Bangladesh Gears Up For 11th General Election
| Ashok Dixit, Editor - Foreign Affairs, IOP - 29 Dec 2018

Bangladesh Gears Up For 11th General Election


By Ashok Dixit

New Delhi/Dhaka, Dec 28, 2018: Bangladesh is all set to hold its 11th general election in 45 years on Sunday and all eyes will be on the ruling Awami League and incumbent Prime Minister Sheikh Hasina Wajed as both seek a record fifth term in office.

Electoral battle lines have been drawn between the Awami League-led Grand Alliance (consisting of more than 12 political parties) headed by Sheikh Hasina Wajed and the Jatiya Okiya Front-led Opposition alliance ( consisting of more than 20 political parties) that includes former Prime Minister Khaleda Zia’s Bangladesh Nationalist Party (BNP), led by Oxford-educated lawyer-turned politician Kamal Hossain.

Over 1800 candidates will be vying for 300 parliamentary seats plus 50 seats that have been reserved for women.

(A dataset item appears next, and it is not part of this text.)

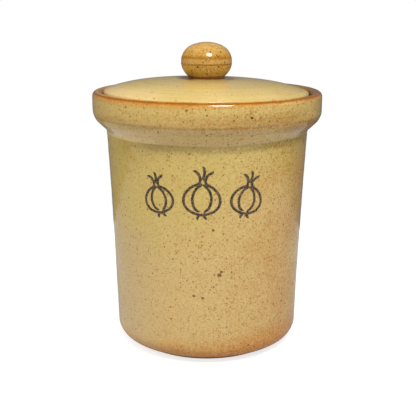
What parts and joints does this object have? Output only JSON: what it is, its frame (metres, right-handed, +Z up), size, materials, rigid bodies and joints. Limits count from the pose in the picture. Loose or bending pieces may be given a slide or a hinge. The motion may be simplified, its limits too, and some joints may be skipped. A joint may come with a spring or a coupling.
{
  "type": "onion storage canister",
  "caption": "Round glazed stoneware storage jar with a rolled collar and a domed drop-in lid that lifts off by its ball knob.",
  "frame": {"origin": "centre of the foot ring, on the surface that the jar stands on", "axes": "+Z up along the axis that the jar, lid and knob were turned about; -Y towards the decorated front"},
  "size_m": [0.18, 0.18, 0.2404],
  "materials": {
    "jar_glaze": "glossy speckled oatmeal glaze that breaks to rust brown at the lip, the collar's edge and the heel",
    "lid_glaze": "glossy speckled honey glaze",
    "knob_glaze": "glossy speckled honey glaze with rust lines at the belt"
  },
  "bodies": {
    "jar": {"stoneware_jar": "jar_glaze"},
    "lid": {"lid": "lid_glaze", "lid_knob": "knob_glaze"}
  },
  "joints": [
    {"name": "lid_lift", "type": "slide", "parent": "jar", "child": "lid", "axis": [0, 0, 1], "range_m": [0, 0.25]}
  ]
}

They will attempt to convince approximately 10 crore voters to vote for them and the parties that they represent.

Electorally and administratively, Bangladesh consists of eight (8) administrative divisions also known in Bengali as Bibhags namely Barisal (21 seats), Chittagong (58 seats), Dhaka (56 seats), Khulna (36 seats), Mymensingh (38 seats), Rajshahi (39 seats), Rangpur (33 seats) and Sylhet (19 seats).

Each of these Bibhags or divisions are further divided into Zilas or Districts and further divided into Upazilas or Sub-Districts.

The electoral landscape of the past 45 years has been witness to a seesaw contest or battle primarily between the Awami League and the BNP, with both parties having the opportunity to head governments on four separate occasions each. The Awami League headed governments from 1973 to 1979, 1996 to 2001, 2008 to 2014 and 2014-2018. The BNP, on the other hand, headed governments from 1979 to 1986, 1991 to 1996, February to June 1996 and 2001 to 2008. The Jatiya Party led governments in 1986 and 1988.

Campaigning for the general elections and for securing seats in the Jatiya Sangsad (Parliament) has predictably been bitter and violent, albeit to a degree less than what was seen in 2008 and 2014. It ended on Thursday (December 27). 

The ruling Awami League is contesting 260 of the 300-plus seats, fielding new candidates in 49 seats. The Jatiya Okiya Front-led Opposition alliance (JOF) has announced that it will be contesting in 258 seats. Kamal Hossain’s decision to challenge Sheikh Hasina’s continuance in office has credibility, given that at one time he was a major Awami League leader and headed the parliamentary committee that framed the Constitution of Bangladesh immediately after the country’s creation post the Liberation War of 1971 that involved India and Pakistan.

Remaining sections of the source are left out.